**Short exercise**
Quote precisely the run of lines opening with the line containing "Cylinder(shank_radius + 0.3, 14)" and closing with the line containing "cad_parts[node].hide_render = cad_parts[node].hide_viewport", and nothing else.
---
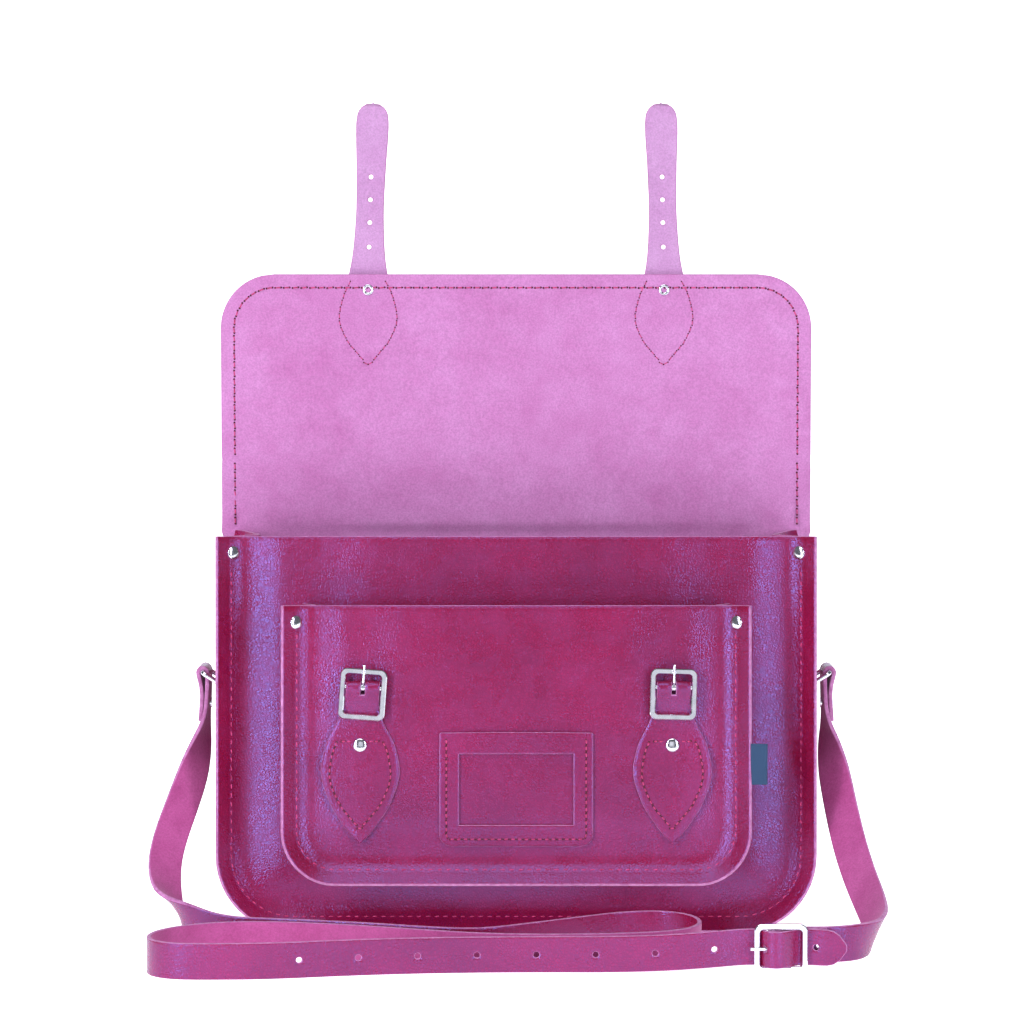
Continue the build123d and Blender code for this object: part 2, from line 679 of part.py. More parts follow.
def flap_strap():
    """A strap's tongue with its row of holes, standing up from just above the flap's edge."""
    root, waist, tip = strap_root_width / 2, strap_waist / 2, strap_tip_width / 2
    foot = 2 * crease_gap
    right = [
        Line((0, foot), (root, foot)),
        ThreePointArc((root, foot), (waist + 0.9, 20), (waist, 42)),
        ThreePointArc((waist, 42), (waist + 0.5, 66), (tip, strap_reach - 14)),
        ThreePointArc((tip, strap_reach - 14), (tip * 0.62, strap_reach - 4.2), (0, strap_reach)),
    ]
    tongue = mirrored_leather(right, foot, strap_reach)
    for height in strap_holes:
        tongue -= Pos(0, height, 0) * Cylinder(strap_hole / 2, 10)
    return tongue


def side_parts():
    """The chapes, rings and chape rivets of both sides."""
    ring, strap = side_ring(), chape()
    grip = 2 * loop_leather + 3.6
    spot = (chape_foot_x + 2 * loop_leather, ring_y, chape_rivet_z)
    fastener = Plane(origin=spot, x_dir=(0, 1, 0), z_dir=(1, 0, 0)).location * rivet(grip, 3.6)
    return {
        "side_ring_right": ring,
        "side_ring_left": mirror(ring, Plane.YZ),
        "ring_chape_right": strap,
        "ring_chape_left": mirror(strap, Plane.YZ),
        "chape_rivet_right": fastener,
        "chape_rivet_left": mirror(fastener, Plane.YZ),
    }


def build():
    """Every sub-part, by the name of its node."""
    parts = body_shell()
    for name, solid in pocket_shell().items():
        parts[name] = front.location * solid
    for side in (-1, 1):
        parts["gusset"] -= Pos(side * chape_foot_x, ring_y, chape_rivet_z) * Rot(0, 90, 0) * shank
    places = [rim_place(pocket, side, pocket_width, pocket_height - corner_rivet_drop) for side in (-1, 1)]
    for place in places:
        parts["pocket_panel"] -= place * Cylinder(shank_radius, 14)
        parts["pocket_gusset"] -= place * Cylinder(shank_radius + 0.3, 14)
    grip = panel_leather + gusset_leather + edge_gap + 0.3
    parts["pocket_corner_rivets"] = Compound(children=[place * rivet(grip) for place in places])
    for x in (-tab_x, tab_x):
        parts["pocket_panel"] -= pocket.location * Pos(x, tab_rivet, 0) * Cylinder(shank_radius, 14)
    return parts | pocket_parts() | flap_parts() | side_parts() | shoulder_parts()


if __name__ == "__main__":
    os.makedirs("parts", exist_ok=True)
    for name, solid in build().items():
        export_step(solid, f"parts/{name}.step")
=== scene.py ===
from math import ceil, cos, pi, radians, sin, tan
from random import Random

import bpy
import numpy as np
from mathutils import Matrix, Vector, noise


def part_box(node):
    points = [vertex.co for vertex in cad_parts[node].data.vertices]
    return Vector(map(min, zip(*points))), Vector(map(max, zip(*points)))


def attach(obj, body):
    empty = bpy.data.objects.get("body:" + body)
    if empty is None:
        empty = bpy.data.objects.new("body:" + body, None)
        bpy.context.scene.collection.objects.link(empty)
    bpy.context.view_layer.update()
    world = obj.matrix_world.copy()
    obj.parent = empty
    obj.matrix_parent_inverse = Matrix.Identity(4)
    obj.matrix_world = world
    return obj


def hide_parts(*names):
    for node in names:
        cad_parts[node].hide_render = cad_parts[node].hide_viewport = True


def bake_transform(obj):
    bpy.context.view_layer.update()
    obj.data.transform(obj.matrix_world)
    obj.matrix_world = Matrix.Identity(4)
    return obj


# A satchel bag with its flap raised. Lengths are in metres, in the frame of the CAD model: X to the right,
# +Y to the back and +Z up.
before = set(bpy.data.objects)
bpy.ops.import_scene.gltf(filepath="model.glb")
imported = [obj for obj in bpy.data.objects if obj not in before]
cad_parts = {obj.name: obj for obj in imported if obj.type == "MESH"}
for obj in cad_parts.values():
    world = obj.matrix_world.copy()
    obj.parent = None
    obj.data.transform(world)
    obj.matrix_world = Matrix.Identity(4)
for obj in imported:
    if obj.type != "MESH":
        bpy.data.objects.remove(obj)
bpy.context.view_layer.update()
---
**Solution**
        parts["pocket_gusset"] -= place * Cylinder(shank_radius + 0.3, 14)
    grip = panel_leather + gusset_leather + edge_gap + 0.3
    parts["pocket_corner_rivets"] = Compound(children=[place * rivet(grip) for place in places])
    for x in (-tab_x, tab_x):
        parts["pocket_panel"] -= pocket.location * Pos(x, tab_rivet, 0) * Cylinder(shank_radius, 14)
    return parts | pocket_parts() | flap_parts() | side_parts() | shoulder_parts()


if __name__ == "__main__":
    os.makedirs("parts", exist_ok=True)
    for name, solid in build().items():
        export_step(solid, f"parts/{name}.step")
=== scene.py ===
from math import ceil, cos, pi, radians, sin, tan
from random import Random

import bpy
import numpy as np
from mathutils import Matrix, Vector, noise


def part_box(node):
    points = [vertex.co for vertex in cad_parts[node].data.vertices]
    return Vector(map(min, zip(*points))), Vector(map(max, zip(*points)))


def attach(obj, body):
    empty = bpy.data.objects.get("body:" + body)
    if empty is None:
        empty = bpy.data.objects.new("body:" + body, None)
        bpy.context.scene.collection.objects.link(empty)
    bpy.context.view_layer.update()
    world = obj.matrix_world.copy()
    obj.parent = empty
    obj.matrix_parent_inverse = Matrix.Identity(4)
    obj.matrix_world = world
    return obj


def hide_parts(*names):
    for node in names:
        cad_parts[node].hide_render = cad_parts[node].hide_viewport = True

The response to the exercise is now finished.